### Data for the task
╔══

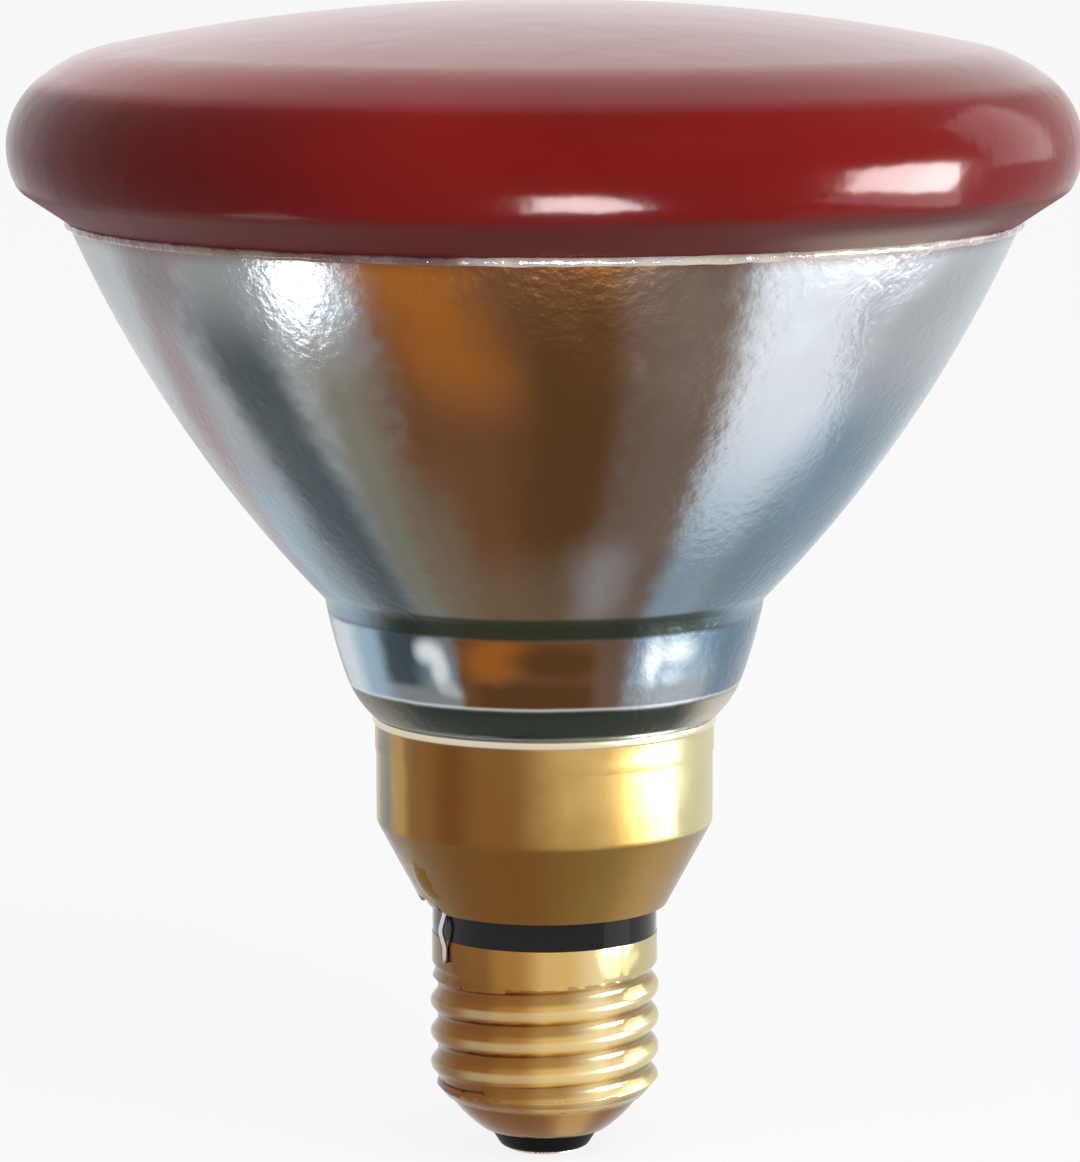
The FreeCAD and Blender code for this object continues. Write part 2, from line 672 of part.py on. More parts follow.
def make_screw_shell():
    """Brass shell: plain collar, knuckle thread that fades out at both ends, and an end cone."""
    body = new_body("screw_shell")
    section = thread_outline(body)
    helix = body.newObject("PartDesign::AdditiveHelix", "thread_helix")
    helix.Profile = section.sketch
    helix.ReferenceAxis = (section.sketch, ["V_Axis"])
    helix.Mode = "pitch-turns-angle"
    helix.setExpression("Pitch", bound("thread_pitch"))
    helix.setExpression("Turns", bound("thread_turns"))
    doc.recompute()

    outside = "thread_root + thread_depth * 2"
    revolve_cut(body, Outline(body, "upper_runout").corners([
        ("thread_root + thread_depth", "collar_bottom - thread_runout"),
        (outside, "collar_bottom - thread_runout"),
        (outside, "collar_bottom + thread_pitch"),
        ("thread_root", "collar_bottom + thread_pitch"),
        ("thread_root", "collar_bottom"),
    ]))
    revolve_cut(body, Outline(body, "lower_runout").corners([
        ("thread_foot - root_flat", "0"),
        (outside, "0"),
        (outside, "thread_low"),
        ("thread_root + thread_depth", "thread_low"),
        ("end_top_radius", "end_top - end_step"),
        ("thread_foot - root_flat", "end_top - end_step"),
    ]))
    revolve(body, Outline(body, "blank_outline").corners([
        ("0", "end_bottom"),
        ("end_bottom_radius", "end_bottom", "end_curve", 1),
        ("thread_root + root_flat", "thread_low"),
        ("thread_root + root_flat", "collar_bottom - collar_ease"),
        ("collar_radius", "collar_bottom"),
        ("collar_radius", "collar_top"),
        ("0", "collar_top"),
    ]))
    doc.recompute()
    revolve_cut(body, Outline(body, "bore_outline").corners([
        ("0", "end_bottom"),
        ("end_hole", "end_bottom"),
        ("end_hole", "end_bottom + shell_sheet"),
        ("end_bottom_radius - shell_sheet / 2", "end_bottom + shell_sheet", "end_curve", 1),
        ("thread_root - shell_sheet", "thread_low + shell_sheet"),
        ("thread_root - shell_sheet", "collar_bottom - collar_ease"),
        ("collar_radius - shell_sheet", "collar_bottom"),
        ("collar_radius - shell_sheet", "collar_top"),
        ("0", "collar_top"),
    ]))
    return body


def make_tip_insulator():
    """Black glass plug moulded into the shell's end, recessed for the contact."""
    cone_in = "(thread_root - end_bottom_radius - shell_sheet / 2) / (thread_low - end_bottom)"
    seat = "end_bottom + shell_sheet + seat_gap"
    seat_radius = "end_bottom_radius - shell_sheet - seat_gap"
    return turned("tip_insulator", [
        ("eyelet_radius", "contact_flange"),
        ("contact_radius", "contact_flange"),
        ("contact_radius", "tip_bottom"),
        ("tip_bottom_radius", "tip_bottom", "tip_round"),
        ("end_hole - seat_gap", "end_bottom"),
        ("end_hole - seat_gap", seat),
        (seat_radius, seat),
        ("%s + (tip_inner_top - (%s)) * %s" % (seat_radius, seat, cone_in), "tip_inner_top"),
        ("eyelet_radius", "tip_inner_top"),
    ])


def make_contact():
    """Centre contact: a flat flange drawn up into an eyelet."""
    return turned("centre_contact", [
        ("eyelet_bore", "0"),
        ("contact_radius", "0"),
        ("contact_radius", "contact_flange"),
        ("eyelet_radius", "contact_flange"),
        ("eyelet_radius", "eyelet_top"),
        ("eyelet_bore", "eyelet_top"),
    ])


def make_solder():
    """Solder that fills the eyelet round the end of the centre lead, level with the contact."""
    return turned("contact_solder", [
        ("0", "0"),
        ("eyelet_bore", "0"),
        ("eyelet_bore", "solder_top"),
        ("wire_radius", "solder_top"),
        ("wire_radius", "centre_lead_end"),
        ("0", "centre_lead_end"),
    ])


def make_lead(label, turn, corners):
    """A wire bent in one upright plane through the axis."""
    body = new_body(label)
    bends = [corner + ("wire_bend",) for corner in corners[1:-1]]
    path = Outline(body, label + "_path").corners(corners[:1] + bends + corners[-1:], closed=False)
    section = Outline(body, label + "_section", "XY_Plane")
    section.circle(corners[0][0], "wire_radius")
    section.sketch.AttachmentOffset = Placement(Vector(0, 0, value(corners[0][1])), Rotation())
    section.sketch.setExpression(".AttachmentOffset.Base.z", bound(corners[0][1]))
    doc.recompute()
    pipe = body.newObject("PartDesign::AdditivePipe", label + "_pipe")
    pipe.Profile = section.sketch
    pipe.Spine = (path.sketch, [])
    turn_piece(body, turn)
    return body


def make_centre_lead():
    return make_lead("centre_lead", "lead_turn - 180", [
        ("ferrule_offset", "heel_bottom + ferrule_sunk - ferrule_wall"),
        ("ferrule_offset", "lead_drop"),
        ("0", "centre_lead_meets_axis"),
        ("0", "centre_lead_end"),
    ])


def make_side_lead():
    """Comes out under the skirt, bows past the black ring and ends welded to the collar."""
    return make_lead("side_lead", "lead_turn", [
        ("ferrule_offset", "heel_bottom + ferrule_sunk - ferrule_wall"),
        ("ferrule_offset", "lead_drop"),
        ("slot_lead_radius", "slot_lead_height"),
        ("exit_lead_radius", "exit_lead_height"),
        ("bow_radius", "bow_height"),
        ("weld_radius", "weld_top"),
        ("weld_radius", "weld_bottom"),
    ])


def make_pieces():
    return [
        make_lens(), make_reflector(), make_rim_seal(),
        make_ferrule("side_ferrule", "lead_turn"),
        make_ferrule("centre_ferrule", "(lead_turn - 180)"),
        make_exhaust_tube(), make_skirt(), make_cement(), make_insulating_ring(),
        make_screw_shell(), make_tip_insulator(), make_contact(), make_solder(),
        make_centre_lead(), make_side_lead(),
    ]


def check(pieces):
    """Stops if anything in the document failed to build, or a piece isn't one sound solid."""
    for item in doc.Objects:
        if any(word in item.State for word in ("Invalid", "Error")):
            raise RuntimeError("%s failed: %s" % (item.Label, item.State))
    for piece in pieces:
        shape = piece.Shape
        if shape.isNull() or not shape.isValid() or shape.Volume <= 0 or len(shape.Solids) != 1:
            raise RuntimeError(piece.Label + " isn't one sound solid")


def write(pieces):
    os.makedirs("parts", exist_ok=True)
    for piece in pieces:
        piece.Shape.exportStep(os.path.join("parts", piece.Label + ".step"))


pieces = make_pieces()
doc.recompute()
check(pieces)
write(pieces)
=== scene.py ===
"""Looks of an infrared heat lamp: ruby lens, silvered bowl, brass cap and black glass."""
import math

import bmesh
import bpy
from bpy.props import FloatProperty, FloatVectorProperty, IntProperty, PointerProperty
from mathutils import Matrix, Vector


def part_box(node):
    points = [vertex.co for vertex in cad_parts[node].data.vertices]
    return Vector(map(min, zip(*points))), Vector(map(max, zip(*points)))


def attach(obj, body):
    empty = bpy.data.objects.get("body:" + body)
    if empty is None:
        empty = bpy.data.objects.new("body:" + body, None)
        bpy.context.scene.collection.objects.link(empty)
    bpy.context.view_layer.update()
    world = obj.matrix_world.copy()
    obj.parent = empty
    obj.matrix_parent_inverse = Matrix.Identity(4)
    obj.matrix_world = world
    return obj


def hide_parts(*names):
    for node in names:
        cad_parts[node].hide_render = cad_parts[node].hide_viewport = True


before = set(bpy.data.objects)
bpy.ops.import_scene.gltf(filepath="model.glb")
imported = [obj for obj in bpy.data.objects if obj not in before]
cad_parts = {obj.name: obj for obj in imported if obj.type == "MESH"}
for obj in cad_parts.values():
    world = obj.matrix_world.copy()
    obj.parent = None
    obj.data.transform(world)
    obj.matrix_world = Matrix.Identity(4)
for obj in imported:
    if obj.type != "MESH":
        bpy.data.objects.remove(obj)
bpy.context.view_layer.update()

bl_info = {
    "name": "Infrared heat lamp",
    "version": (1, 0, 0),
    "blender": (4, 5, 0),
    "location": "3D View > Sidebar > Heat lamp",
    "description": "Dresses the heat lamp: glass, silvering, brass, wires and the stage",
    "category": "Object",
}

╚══
╔══

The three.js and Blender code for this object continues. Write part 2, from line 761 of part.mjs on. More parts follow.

╚══
╔══

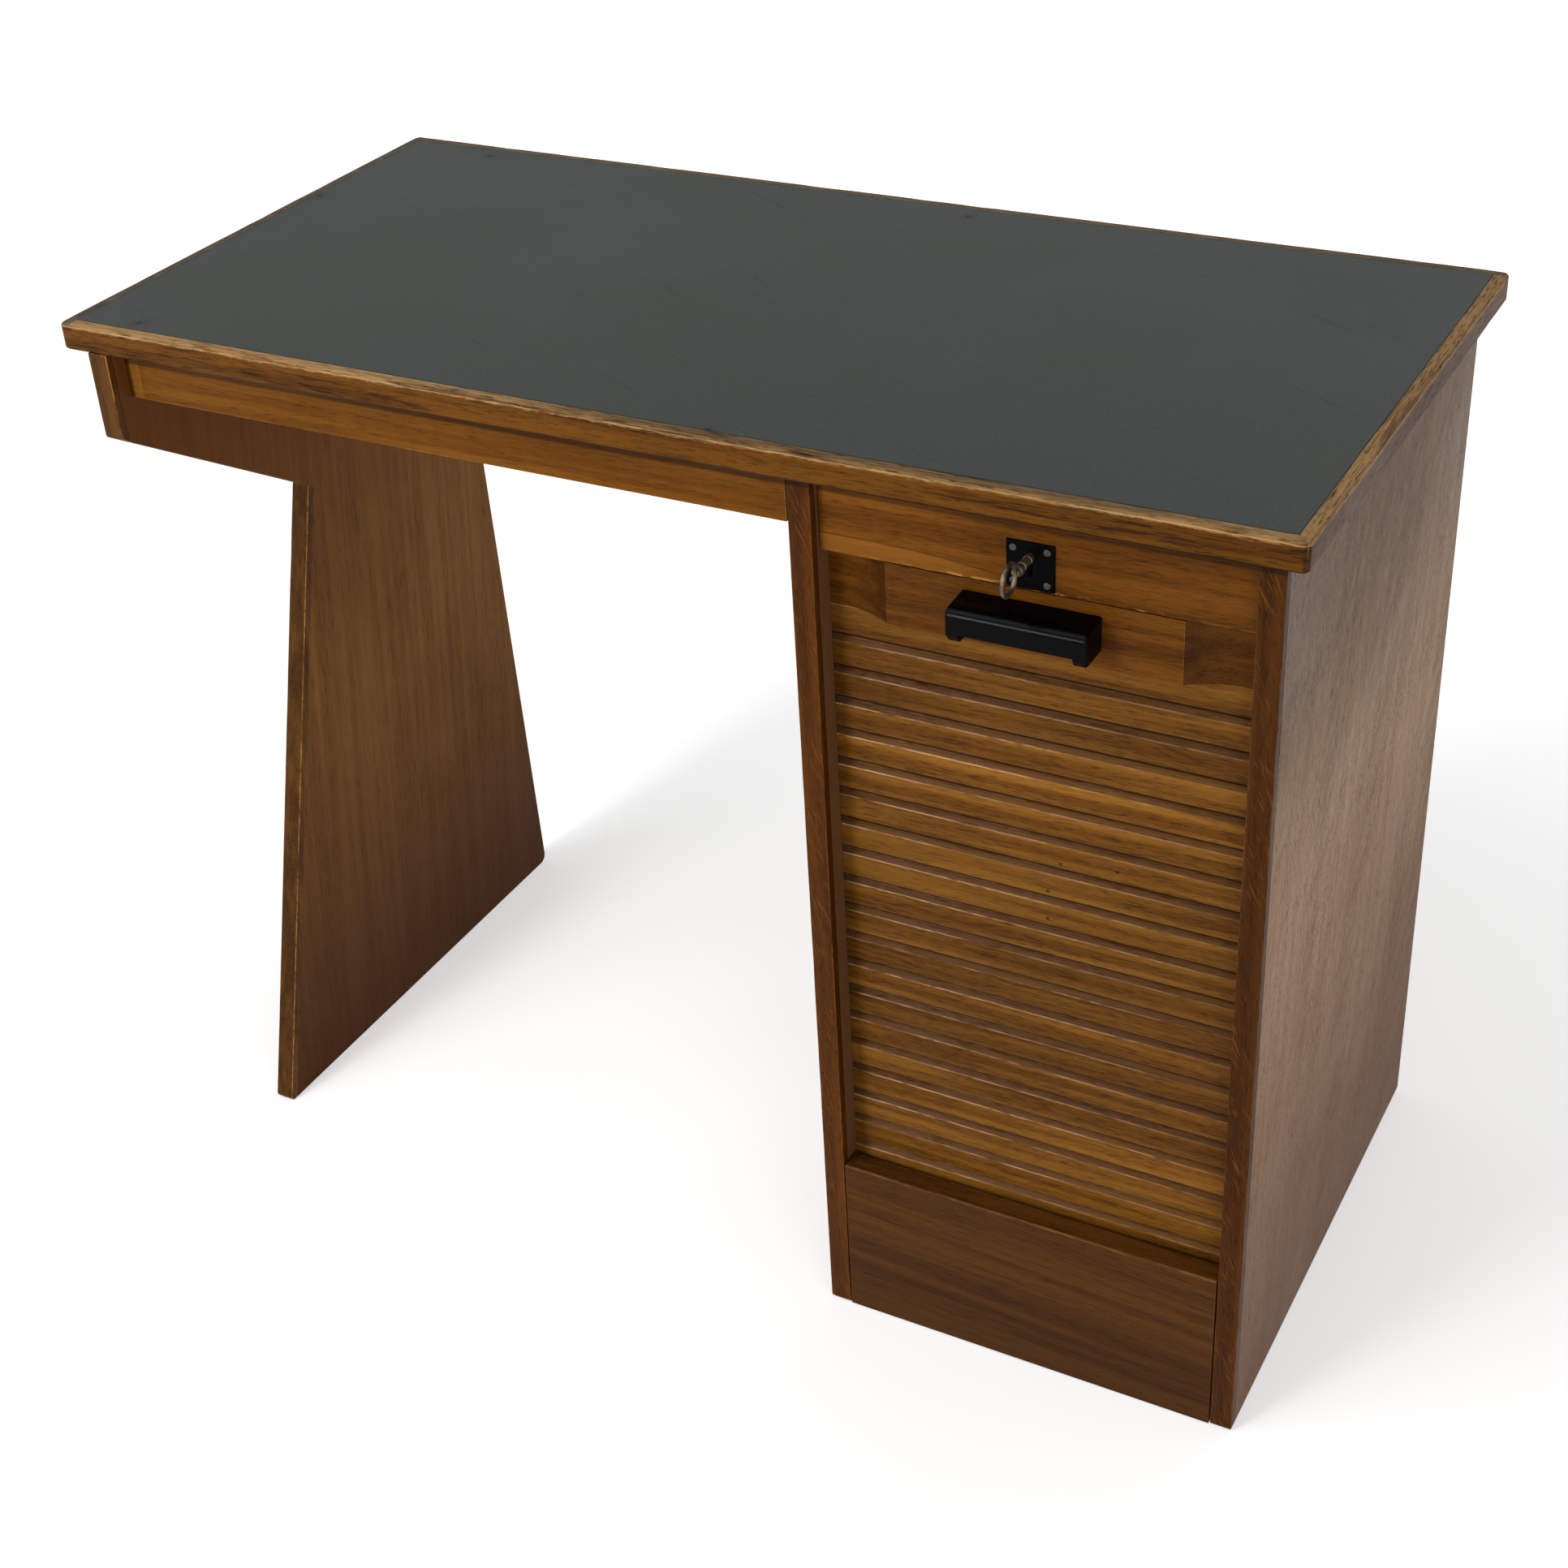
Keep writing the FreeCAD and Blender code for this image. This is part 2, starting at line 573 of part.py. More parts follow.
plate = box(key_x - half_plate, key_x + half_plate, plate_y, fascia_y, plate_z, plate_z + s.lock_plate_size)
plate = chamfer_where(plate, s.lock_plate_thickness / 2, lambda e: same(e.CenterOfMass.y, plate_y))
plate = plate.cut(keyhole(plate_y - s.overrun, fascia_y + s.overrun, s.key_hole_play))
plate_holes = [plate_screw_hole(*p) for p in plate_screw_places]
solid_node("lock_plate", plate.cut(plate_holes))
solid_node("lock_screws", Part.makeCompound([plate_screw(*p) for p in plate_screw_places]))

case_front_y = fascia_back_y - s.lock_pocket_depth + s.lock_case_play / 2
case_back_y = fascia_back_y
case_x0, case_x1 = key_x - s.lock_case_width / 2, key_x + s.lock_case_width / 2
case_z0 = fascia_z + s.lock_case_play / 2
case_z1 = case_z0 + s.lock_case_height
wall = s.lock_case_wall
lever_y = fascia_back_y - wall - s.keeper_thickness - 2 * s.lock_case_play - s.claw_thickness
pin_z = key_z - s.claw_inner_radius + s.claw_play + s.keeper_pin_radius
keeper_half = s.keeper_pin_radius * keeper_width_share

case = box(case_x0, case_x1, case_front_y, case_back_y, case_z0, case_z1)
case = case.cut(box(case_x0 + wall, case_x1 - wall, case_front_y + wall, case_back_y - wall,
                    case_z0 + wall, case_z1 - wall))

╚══

### Instruction
Repeat exactly the lines from the one that contains "if shape.isNull() or" through the one that contains "zip(*points))), Vector(map(max, zip(*points)))", and only those.

### Answer for this exercise
        if shape.isNull() or not shape.isValid() or shape.Volume <= 0 or len(shape.Solids) != 1:
            raise RuntimeError(piece.Label + " isn't one sound solid")


def write(pieces):
    os.makedirs("parts", exist_ok=True)
    for piece in pieces:
        piece.Shape.exportStep(os.path.join("parts", piece.Label + ".step"))


pieces = make_pieces()
doc.recompute()
check(pieces)
write(pieces)
=== scene.py ===
"""Looks of an infrared heat lamp: ruby lens, silvered bowl, brass cap and black glass."""
import math

import bmesh
import bpy
from bpy.props import FloatProperty, FloatVectorProperty, IntProperty, PointerProperty
from mathutils import Matrix, Vector


def part_box(node):
    points = [vertex.co for vertex in cad_parts[node].data.vertices]
    return Vector(map(min, zip(*points))), Vector(map(max, zip(*points)))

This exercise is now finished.